#### GOAL OF THE EXERCISE
Output only the count of lines that contain "this".

#### DATASET ENTRIES
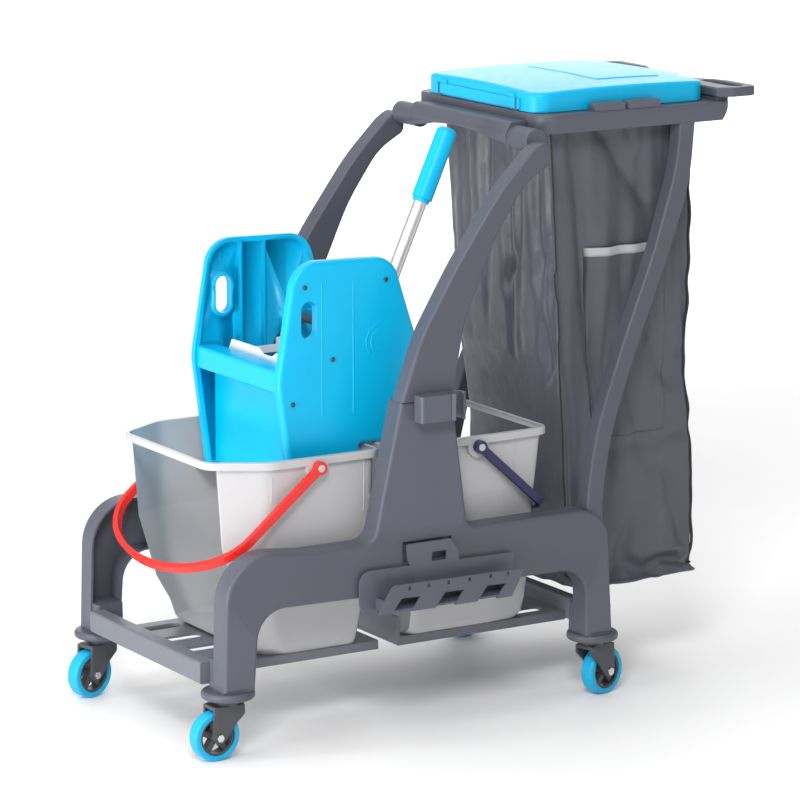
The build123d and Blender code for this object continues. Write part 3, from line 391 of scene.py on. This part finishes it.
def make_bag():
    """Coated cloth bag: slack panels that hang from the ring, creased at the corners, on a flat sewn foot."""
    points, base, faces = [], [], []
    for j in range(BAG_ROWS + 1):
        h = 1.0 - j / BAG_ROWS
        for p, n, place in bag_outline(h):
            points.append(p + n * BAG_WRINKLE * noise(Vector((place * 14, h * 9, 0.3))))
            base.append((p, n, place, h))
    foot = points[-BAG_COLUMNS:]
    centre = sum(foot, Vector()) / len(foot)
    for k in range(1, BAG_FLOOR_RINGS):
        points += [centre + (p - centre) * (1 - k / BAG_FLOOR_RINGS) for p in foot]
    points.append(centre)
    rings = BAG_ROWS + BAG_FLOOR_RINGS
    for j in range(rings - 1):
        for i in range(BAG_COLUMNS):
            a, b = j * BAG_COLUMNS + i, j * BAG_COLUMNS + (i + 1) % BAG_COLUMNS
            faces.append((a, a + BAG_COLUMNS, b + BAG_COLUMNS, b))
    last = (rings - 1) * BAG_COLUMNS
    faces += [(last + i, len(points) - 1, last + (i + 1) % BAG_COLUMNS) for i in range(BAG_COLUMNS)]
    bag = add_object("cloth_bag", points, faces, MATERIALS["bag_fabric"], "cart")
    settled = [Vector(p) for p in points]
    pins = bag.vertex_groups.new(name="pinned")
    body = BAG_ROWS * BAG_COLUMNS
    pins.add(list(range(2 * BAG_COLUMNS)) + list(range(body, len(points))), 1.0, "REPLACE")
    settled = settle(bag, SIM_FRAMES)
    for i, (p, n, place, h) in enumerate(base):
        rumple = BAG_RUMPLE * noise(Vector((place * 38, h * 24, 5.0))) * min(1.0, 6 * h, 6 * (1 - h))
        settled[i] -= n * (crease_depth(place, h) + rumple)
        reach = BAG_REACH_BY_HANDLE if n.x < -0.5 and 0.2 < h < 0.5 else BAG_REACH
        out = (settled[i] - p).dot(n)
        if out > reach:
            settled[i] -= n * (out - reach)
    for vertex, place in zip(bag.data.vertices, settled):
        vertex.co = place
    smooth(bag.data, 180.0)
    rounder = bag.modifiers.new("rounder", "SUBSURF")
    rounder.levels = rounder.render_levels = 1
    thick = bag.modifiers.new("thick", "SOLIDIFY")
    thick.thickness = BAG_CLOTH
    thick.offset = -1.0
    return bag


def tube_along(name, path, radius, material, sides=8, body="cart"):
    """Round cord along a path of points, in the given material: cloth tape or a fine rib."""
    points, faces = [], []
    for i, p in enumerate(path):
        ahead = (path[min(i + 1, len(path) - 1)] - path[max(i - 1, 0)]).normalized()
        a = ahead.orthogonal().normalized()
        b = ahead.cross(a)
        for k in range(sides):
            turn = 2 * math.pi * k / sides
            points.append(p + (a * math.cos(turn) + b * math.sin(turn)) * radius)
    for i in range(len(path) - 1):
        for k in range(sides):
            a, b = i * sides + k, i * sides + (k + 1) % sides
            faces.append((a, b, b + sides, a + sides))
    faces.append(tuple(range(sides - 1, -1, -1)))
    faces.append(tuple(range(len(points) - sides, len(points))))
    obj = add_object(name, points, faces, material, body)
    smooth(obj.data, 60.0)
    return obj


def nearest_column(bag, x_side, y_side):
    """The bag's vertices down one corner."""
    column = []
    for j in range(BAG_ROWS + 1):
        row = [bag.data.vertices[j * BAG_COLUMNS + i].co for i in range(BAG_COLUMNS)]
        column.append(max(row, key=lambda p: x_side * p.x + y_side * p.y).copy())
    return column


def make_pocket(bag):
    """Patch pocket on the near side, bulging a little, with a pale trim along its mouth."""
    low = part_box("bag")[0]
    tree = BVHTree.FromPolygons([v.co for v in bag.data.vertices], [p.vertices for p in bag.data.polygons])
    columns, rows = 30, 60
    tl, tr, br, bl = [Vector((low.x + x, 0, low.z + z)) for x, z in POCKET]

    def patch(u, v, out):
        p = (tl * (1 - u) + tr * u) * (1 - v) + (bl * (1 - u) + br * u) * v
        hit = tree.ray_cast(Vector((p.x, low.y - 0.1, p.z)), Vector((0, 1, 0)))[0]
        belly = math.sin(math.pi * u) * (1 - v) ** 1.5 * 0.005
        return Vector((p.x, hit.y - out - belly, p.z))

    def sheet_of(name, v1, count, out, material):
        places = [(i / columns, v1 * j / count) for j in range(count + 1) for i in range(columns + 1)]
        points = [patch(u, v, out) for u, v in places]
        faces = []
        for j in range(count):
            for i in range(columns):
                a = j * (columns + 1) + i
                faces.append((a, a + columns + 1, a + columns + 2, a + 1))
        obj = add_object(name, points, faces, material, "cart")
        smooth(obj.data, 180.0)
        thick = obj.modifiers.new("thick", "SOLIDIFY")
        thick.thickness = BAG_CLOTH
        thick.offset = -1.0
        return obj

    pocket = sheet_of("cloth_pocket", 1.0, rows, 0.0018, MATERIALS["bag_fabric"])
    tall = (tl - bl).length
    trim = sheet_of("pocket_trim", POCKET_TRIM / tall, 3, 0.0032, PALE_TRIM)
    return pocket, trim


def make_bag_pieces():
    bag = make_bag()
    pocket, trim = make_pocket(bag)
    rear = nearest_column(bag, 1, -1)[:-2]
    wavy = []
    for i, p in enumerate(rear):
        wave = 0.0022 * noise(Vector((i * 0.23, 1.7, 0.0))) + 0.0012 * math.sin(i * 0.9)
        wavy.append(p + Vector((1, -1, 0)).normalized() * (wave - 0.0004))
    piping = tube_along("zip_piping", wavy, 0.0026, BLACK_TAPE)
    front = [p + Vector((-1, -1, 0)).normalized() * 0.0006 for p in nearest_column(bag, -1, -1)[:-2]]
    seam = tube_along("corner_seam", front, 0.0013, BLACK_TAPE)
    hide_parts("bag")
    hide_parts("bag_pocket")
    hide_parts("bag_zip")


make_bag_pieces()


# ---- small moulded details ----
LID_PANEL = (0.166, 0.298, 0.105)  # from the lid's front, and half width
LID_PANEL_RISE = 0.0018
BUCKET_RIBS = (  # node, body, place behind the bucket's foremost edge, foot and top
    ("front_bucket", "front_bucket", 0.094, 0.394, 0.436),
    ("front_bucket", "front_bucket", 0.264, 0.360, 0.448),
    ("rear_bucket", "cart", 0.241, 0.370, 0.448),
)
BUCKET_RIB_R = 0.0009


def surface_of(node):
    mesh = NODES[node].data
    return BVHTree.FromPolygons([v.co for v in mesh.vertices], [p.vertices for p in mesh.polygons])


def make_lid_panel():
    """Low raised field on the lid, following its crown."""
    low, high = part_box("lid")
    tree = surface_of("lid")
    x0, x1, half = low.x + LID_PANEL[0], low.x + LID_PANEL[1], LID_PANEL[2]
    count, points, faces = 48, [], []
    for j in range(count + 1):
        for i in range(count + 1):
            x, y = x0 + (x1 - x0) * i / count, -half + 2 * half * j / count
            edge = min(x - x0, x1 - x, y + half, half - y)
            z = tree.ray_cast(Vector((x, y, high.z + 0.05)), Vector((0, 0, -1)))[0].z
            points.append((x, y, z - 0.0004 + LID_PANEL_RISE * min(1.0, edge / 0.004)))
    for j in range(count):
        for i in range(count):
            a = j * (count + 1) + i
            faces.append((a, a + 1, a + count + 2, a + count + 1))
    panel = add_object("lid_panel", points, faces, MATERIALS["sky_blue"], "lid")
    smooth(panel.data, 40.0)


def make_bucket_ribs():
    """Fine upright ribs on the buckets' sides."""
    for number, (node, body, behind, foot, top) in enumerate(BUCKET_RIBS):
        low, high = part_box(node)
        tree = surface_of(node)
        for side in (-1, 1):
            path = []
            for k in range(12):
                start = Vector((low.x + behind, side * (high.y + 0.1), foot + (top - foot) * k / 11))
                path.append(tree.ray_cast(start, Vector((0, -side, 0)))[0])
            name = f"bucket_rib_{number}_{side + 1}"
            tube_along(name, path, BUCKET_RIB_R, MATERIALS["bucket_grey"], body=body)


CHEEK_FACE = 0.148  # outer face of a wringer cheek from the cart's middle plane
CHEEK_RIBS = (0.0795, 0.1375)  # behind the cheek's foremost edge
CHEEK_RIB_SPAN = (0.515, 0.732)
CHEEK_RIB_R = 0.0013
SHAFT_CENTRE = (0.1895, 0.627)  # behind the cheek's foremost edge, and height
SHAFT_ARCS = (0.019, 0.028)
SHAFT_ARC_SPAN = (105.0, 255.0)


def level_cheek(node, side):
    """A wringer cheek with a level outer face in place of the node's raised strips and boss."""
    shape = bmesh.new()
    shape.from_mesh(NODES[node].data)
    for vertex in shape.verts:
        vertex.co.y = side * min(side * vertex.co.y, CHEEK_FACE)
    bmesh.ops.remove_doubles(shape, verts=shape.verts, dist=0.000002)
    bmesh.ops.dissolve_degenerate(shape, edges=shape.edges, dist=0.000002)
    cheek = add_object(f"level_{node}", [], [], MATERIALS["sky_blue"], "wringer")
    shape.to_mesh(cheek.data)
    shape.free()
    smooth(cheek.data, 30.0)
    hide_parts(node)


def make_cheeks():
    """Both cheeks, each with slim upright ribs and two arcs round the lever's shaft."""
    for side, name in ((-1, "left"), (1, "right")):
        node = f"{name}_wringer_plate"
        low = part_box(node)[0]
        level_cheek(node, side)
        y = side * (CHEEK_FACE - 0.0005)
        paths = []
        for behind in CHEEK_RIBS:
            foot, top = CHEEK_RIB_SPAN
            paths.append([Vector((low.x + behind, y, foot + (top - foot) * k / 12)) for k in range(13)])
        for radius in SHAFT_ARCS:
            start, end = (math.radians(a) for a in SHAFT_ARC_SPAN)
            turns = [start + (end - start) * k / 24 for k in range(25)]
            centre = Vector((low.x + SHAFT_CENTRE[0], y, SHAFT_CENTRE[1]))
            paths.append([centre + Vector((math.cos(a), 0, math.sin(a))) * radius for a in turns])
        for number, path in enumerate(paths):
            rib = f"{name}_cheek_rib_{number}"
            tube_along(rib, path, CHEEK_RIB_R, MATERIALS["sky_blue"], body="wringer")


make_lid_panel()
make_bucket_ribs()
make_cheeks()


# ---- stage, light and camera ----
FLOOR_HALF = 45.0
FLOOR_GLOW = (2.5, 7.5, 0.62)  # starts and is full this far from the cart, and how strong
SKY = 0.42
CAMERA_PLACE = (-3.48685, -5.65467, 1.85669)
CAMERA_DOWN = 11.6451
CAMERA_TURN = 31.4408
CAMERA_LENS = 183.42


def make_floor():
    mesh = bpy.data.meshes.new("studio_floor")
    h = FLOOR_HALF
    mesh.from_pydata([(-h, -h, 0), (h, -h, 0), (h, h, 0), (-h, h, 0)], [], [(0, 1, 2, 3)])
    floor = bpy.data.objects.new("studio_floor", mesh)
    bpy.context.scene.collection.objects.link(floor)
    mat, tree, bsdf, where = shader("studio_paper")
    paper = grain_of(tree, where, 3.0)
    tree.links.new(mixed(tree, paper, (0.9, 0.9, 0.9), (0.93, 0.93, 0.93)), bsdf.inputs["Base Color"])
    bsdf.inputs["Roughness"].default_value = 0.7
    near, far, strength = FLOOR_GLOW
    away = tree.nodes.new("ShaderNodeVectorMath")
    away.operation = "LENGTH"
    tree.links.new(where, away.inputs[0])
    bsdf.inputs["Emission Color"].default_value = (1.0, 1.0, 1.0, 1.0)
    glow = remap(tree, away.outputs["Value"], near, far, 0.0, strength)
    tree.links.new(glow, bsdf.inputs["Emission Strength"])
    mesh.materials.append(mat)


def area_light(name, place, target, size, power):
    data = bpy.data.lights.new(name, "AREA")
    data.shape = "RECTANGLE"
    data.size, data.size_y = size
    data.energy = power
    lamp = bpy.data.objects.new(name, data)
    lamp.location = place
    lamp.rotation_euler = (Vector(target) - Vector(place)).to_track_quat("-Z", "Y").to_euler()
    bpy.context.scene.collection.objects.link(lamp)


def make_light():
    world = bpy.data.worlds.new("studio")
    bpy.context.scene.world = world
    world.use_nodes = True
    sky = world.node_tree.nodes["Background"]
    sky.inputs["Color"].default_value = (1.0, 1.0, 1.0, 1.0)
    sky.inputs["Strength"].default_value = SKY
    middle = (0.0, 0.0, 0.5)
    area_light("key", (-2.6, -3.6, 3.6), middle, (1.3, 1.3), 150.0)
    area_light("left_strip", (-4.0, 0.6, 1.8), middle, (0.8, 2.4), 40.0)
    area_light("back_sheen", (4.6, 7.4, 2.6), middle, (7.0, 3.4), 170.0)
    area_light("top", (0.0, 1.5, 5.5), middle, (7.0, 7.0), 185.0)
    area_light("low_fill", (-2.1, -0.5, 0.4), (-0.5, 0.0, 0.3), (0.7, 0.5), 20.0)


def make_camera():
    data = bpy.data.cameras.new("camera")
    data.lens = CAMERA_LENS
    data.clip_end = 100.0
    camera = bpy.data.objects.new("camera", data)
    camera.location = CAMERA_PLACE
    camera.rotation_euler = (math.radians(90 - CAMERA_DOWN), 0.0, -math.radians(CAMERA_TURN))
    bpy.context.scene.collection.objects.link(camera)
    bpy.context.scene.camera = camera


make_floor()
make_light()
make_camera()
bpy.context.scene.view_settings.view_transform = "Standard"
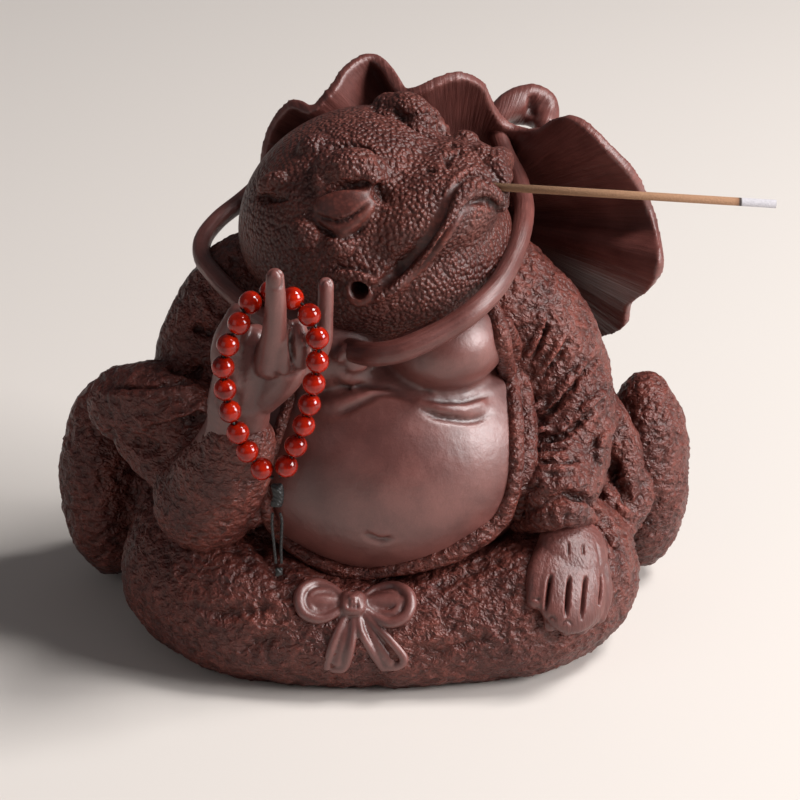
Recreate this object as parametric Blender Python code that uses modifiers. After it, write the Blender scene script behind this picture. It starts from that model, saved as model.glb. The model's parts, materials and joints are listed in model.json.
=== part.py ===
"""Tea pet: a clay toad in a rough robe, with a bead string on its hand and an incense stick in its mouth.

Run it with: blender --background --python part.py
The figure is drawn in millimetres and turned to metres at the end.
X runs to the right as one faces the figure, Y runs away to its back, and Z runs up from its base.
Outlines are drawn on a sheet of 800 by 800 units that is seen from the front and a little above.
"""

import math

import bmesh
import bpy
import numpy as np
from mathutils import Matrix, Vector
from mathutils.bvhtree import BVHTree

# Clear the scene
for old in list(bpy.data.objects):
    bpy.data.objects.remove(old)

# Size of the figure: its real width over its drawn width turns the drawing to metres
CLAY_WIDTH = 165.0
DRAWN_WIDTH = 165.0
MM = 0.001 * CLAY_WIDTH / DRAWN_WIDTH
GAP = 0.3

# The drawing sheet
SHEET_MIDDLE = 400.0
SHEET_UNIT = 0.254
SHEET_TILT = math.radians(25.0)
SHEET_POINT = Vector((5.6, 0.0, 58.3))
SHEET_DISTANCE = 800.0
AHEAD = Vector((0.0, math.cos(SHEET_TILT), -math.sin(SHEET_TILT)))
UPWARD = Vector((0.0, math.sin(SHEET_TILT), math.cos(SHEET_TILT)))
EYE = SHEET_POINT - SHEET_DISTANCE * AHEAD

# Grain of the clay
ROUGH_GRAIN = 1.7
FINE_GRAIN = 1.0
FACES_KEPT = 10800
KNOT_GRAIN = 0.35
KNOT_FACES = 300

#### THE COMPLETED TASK
3